Frequently Asked Questions

What are the best parks in Rome?

Villa Borghese is the central, iconic one and the easiest to reach. Villa Doria Pamphilj is the largest and the most local. The Aventine Orange Garden has the best framed view of St Peter's dome, the Gianicolo has the widest panorama of the city, and Parco del Colle Oppio sits directly across from the Colosseum. Villa Ada and Villa Torlonia are quieter, residential parks that few visitors reach.

Are parks in Rome free to enter?

Almost all of them are free, including Villa Borghese, Villa Pamphilj, the Aventine Orange Garden, the Gianicolo, Colle Oppio, Villa Ada and the grounds of Villa Torlonia. The Botanical Garden charges a small entry fee. Museums and galleries inside the parks, such as the Galleria Borghese and the Casina delle Civette at Villa Torlonia, are ticketed separately.

Which park has the best view of Rome?

The Gianicolo (Janiculum Hill) at Piazzale Garibaldi has the widest panorama over the historic center. The Pincio terrace inside Villa Borghese frames Piazza del Popolo and is the classic sunset spot. The Aventine Orange Garden looks west over the rooftops to St Peter's dome.
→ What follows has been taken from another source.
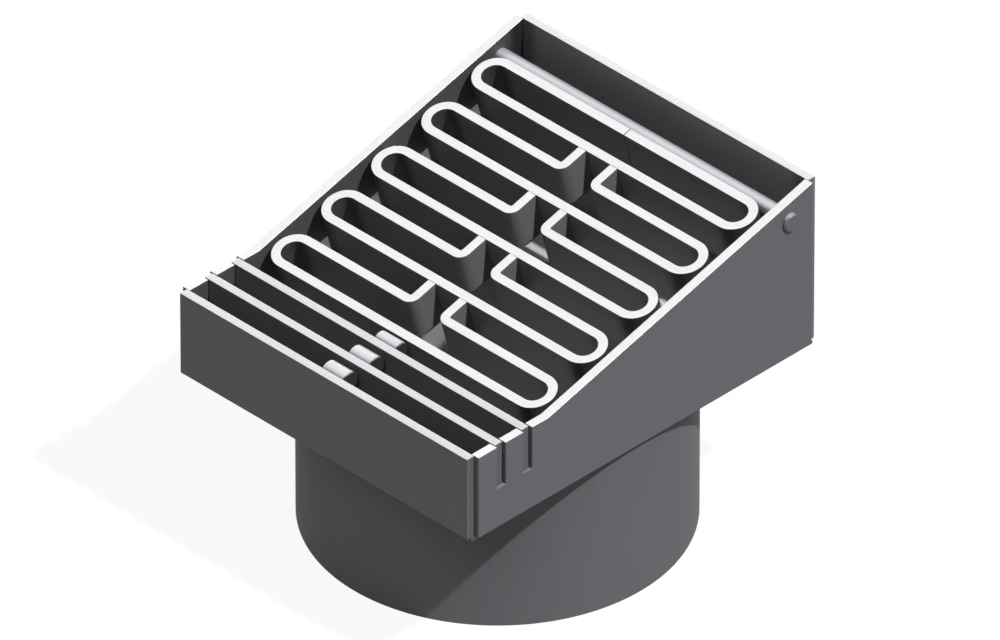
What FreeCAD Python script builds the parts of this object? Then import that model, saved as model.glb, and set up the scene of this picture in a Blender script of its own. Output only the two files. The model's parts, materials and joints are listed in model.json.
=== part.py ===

What is the park next to the Colosseum?

Parco del Colle Oppio, on the Oppian Hill directly across from the Colosseum. It gives you the best elevated view of the amphitheatre and the Arch of Constantine, and it sits above the Domus Aurea, Nero's Golden House, which you can visit on a booked guided tour.

Can you have a picnic in Rome's parks?

Yes. Villa Doria Pamphilj and Villa Ada have the open lawns and shade for it, and both are where Roman families actually spend their Sundays. Pick up supplies from a neighborhood market or alimentari on the way in. Bring a bag for your rubbish, since bins fill up fast on warm weekends.

Is Villa Borghese worth visiting?

Yes, and it earns a couple of hours rather than a quick loop. Walk the gardens, take in Piazza del Popolo from the Pincio terrace, rent a rowing boat on the small lake, and if you plan ahead, book the Galleria Borghese for one of the best small collections in the city.